To allow for better application of the 1970 UNESCO Convention, the authorities of Member States must be able to understand whether a cultural property is protected, or whether its export is illicit in its State of origin. Several initiatives aimed at clarifying the implementation of the Convention should be welcomed; among them, that aiming to « revisit the law on Sub-Saharan African heritage » led by UNESCO and the African Heritage School, which consists of publishing a collective work on heritage law in Sub-Saharan Africa. Furthermore, to make the transnational application of the 1970 UNESCO Convention easier, the laws, decrees, amendments, and ordinances concerning the cultural heritage of State Parties are recorded in the corresponding database on the UNESCO website. The platform was revised in 2025 and should feature new search functionalities in the future. 

Returning to the Artemisia Gentileschi painting mentioned at the beginning of this contribution, if the pictorial qualities of the Sursock Palace painting already allowed it to be classified as cultural property, its connection to the career of the Italian painter further enriches the work by providing additional context, facilitating its interpretation. 

Unlike pictorial works for which it is easier to identify the author and establish provenance, an ancient cultural property that has been looted, or stolen appears on the market with incomplete or falsified provenance, often no longer allowing the object to be linked with its territory of origin.
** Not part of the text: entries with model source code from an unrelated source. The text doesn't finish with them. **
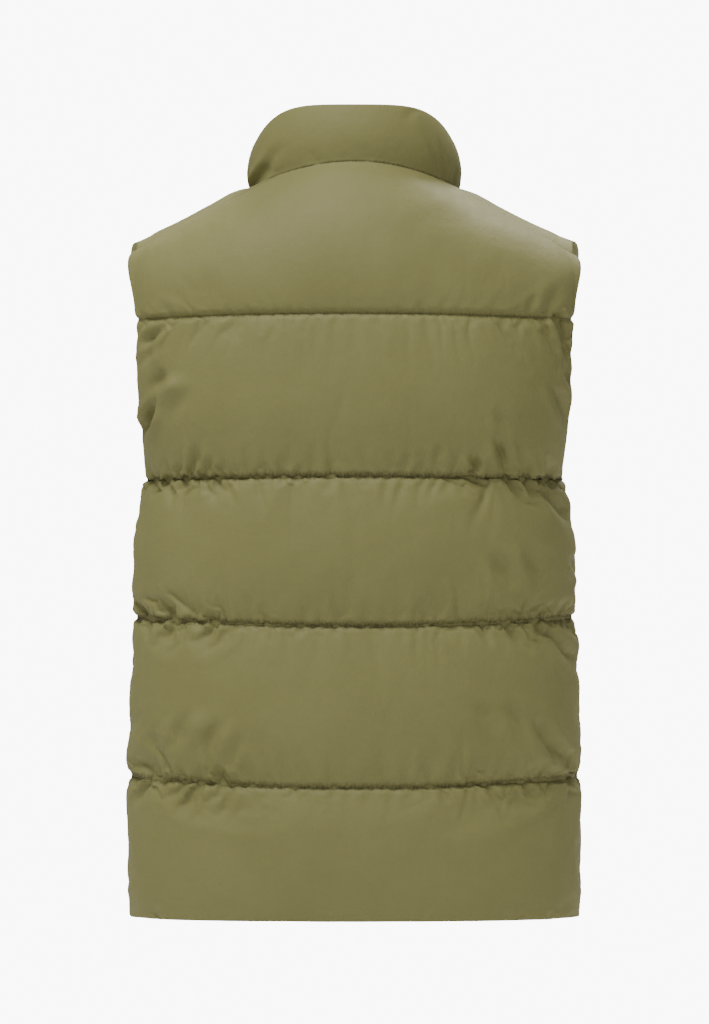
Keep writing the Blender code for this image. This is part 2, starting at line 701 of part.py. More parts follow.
def make_tab(hinge_y, hinge_z):
    """The pull tab, hanging from its bar, with its origin on the hinge."""
    bar = TAB_THICKNESS / 2
    slot_foot = -TAB_SLOT_LENGTH
    shape = bmesh.new()
    rows = ((bar, TAB_HALF_TOP), (-bar, TAB_HALF_TOP), (slot_foot, TAB_HALF_TOP),
            (mix(slot_foot, -TAB_LENGTH, TAB_WIDEST), TAB_HALF_END), (-TAB_LENGTH, TAB_HALF_TOP))
    levels = []
    for z, half in rows:
        inner = TAB_SLOT_HALF
        levels.append([[shape.verts.new((x, y, z)) for x in (-half, -inner, inner, half)]
                       for y in (-bar, bar)])
    open_cell = (1, 1)
    rim = {}
    for k in range(len(rows) - 1):
        for c in range(3):
            if (k, c) == open_cell:
                continue
            for face, turned in ((0, False), (1, True)):
                quad = [levels[k][face][c], levels[k + 1][face][c],
                        levels[k + 1][face][c + 1], levels[k][face][c + 1]]
                shape.faces.new(reversed(quad) if turned else quad)
            corners = [(k, c), (k + 1, c), (k + 1, c + 1), (k, c + 1)]
            for start, end in zip(corners, corners[1:] + corners[:1]):
                if (end, start) in rim:
                    del rim[(end, start)]
                else:
                    rim[(start, end)] = True
    for start, end in rim:
        shape.faces.new((levels[start[0]][0][start[1]], levels[start[0]][1][start[1]],
                         levels[end[0]][1][end[1]], levels[end[0]][0][end[1]]))
    tab = add_object("pull_tab", shape, "zip_metal", smooth=False)
    tab.location = (0, hinge_y, hinge_z)
    return tab


def main():
    clear_scene()
    make_back()
    make_front("left")
    make_front("right")
    make_collar()
    make_zip()


main()
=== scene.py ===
"""A quilted puffer vest, filled out as if worn: woven polyester shell, padding, stand collar, zip.

Metres, +Z up, in the frame's own axes: the front faces -Y and the wearer's left is +X.
Heights in the tables are measured up from the hem.
"""
import json
import math
import random
from bisect import bisect_right
from collections import namedtuple
from functools import lru_cache

import bmesh
import bpy
import numpy as np
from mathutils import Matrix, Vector, noise


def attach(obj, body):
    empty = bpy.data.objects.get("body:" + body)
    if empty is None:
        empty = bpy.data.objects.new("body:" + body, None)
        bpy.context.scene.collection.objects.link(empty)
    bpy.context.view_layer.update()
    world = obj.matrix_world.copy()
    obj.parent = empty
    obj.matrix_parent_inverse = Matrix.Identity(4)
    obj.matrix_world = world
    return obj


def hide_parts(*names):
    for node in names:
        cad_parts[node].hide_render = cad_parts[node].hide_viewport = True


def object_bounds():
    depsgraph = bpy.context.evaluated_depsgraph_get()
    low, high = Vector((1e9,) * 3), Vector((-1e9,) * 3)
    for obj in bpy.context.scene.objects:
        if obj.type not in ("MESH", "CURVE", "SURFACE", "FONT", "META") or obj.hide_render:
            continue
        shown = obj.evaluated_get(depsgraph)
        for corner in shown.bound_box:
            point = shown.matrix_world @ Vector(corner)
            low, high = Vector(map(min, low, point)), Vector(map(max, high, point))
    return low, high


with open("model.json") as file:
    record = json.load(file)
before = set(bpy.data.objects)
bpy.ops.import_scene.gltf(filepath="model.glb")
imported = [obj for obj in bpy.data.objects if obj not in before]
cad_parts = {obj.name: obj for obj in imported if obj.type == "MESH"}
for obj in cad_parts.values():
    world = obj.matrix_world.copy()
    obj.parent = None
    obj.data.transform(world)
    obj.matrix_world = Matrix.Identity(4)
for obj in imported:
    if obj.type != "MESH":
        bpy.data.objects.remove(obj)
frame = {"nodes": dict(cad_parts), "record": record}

cad_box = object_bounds()
HEM = cad_box[0].z         # the origin lies this far above the hem, at the shoulders
MM = 0.001

# The cloth's middle surface, as in the frame's solids: rings from the hem to the yoke line.
ROUNDNESS = 2.3
SEAM_GAP = 0.0003
ZIP_EDGE = 0.0050
Ring = namedtuple("Ring", "height half_width back front bow")
RINGS = (
    Ring(0.000, 0.2085, 0.124, 0.120, 0.0000),
    Ring(0.066, 0.2058, 0.125, 0.122, -0.0040),
    Ring(0.132, 0.2088, 0.125, 0.124, -0.0080),
    Ring(0.206, 0.2036, 0.126, 0.125, -0.0078),
    Ring(0.281, 0.2036, 0.124, 0.126, -0.0070),
    Ring(0.345, 0.2002, 0.125, 0.130, -0.0020),
    Ring(0.410, 0.1940, 0.124, 0.132, 0.0030),
    Ring(0.485, 0.1978, 0.126, 0.131, 0.0045),
    Ring(0.559, 0.2032, 0.124, 0.124, 0.0055),
)
QUILT_LINES = (0.000, 0.132, 0.281, 0.410, 0.559)   # hem first, yoke line last
UNDERARM = QUILT_LINES[3]
YOKE_LINE = QUILT_LINES[4]

ARMHOLE_BACK = 0.060
ARMHOLE_FRONT = 0.064
ARMHOLE_ROUNDNESS = 2.3
TIP_ROLL = 0.0055
TIP_ROLL_POWER = 6

NECK_HALF = 0.0970
NECK_BACK = 0.0760
NECK_FRONT = 0.0790
NECK_Y = -0.0060
NECK_SIDE_HEIGHT = 0.6835
NECK_BACK_RISE = 0.0240
NECK_FRONT_FALL = 0.0480

CREST_TIP = (0.2030, -0.0040, 0.6290)
CREST_SAG = 0.0034
Seam = namedtuple("Seam", "side neck_angle tip back_column")
SEAMS = {
    "left": Seam(1, math.radians(46), (0.2045, 0.0150, 0.6240), 0.24),
    "right": Seam(-1, math.radians(72), (0.2045, 0.0200, 0.6200), 0.38),
}
SEAM_LEAN = math.radians(22)
FRONT_NECK_COLUMN = 0.42
BACK_TURN = (math.radians(50), math.radians(67))
FRONT_TURN = (math.radians(58), math.radians(90))
BACK_SWELL = (1.9, 1.9)
FRONT_SWELL = (1.45, 1.9)
BACK_TURN_POWER = 0.5
NECK_BLEND_POWER = 3

COLLAR_SEAT = 0.0024
COLLAR_SIDE_TOP = 0.7300
COLLAR_BACK_RISE = 0.0300
COLLAR_RISE_POWER = 5
COLLAR_FRONT_FALL = 0.0310
COLLAR_LEAN_IN = 0.0085
COLLAR_BACK_LEAN = 0.0070

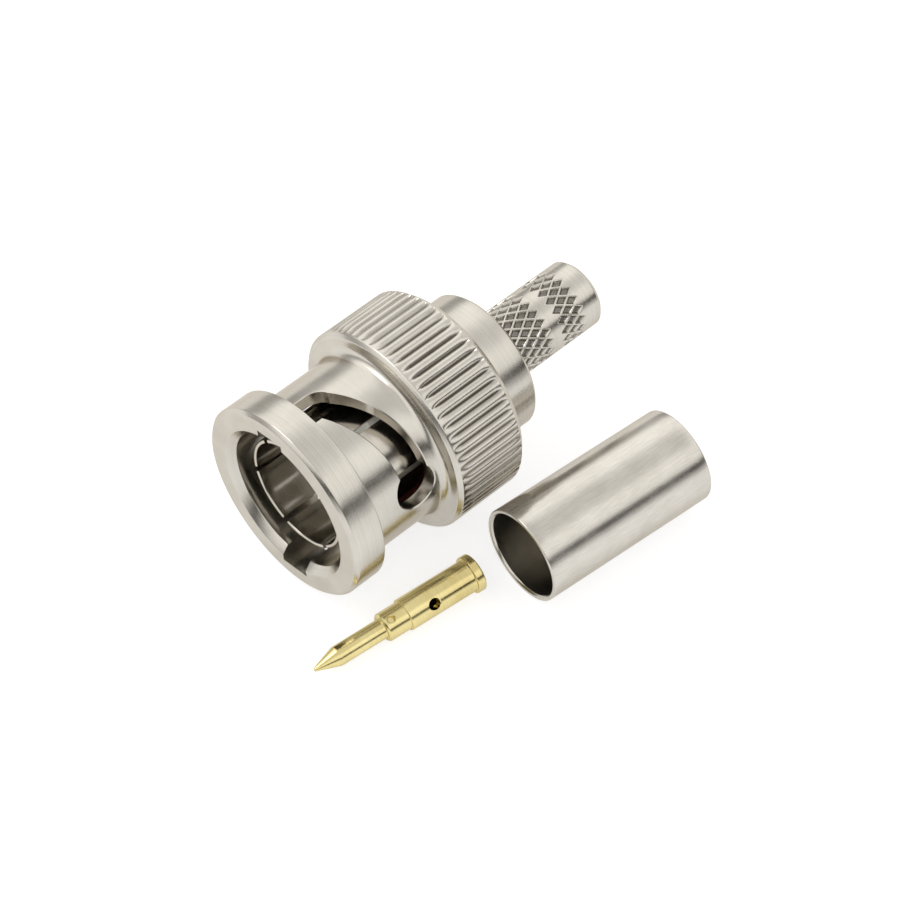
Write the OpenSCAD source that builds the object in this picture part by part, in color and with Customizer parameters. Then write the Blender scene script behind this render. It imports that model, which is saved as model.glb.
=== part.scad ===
// Coaxial bayonet plug of the crimp type, laid out as its three loose pieces:
// the assembled plug, the centre contact and the crimp ferrule.
//
// Millimetres. The plug's axis is X: its mouth is the plane x = 0 and the cable end points
// to +X. A station is a distance along a piece's own axis, measured from its front end.
// A clock angle turns about that axis from straight down, towards +Y.

/* [Coupling nut] */
// Length from the mouth to the rear face
nut_len = 14.1; // [13:0.1:17]
// Diameter of the bore that takes the mating barrel
bore_d = 9.78; // [9.6:0.01:10]
// Width of the bevel inside the mouth
mouth_bevel = 0.5; // [0.2:0.05:0.8]
// Diameter of the front ring
ring_d = 13.8; // [13:0.1:15]
// Length of the front ring
ring_len = 2.35; // [1.5:0.05:3]
// Bevel on the front ring's outer edge
ring_bevel = 0.25; // [0.1:0.05:0.6]
// Diameter of the sleeve that the bayonet slots pass through
sleeve_d = 11.7; // [11.5:0.1:12.6]
// Length of the grip flange at the rear
grip_len = 5.7; // [4.5:0.1:6]
// Diameter over the knurl
grip_d = 14.5; // [14:0.1:17]
// Radius of the fillet between the sleeve and the grip
neck_r = 0.8; // [0.3:0.05:1]
// Length of the smooth band in front of the knurl
band_len = 0.6; // [0.3:0.05:1]
// Bevel on the grip's front edge
band_bevel = 0.25; // [0.1:0.05:0.4]
// Bevel on the grip's rear edge
rim_bevel = 0.45; // [0.3:0.05:0.8]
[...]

In addition to being an indicator of possible illicit provenance, a cultural property detached from its community of origin sees its value reduced, as it can only be apprehended through the information drawn from its aesthetic qualities to the detriment of its historical, symbolic, and collective anchoring. 

Thus, the qualification of an object as cultural property goes beyond a simple declaration obligation (cf. Art. 4a CPTA); it makes it possible to identify which objects we choose to inscribe in the narrative of the cultural heritage of humanity and to which we wish to give special protection.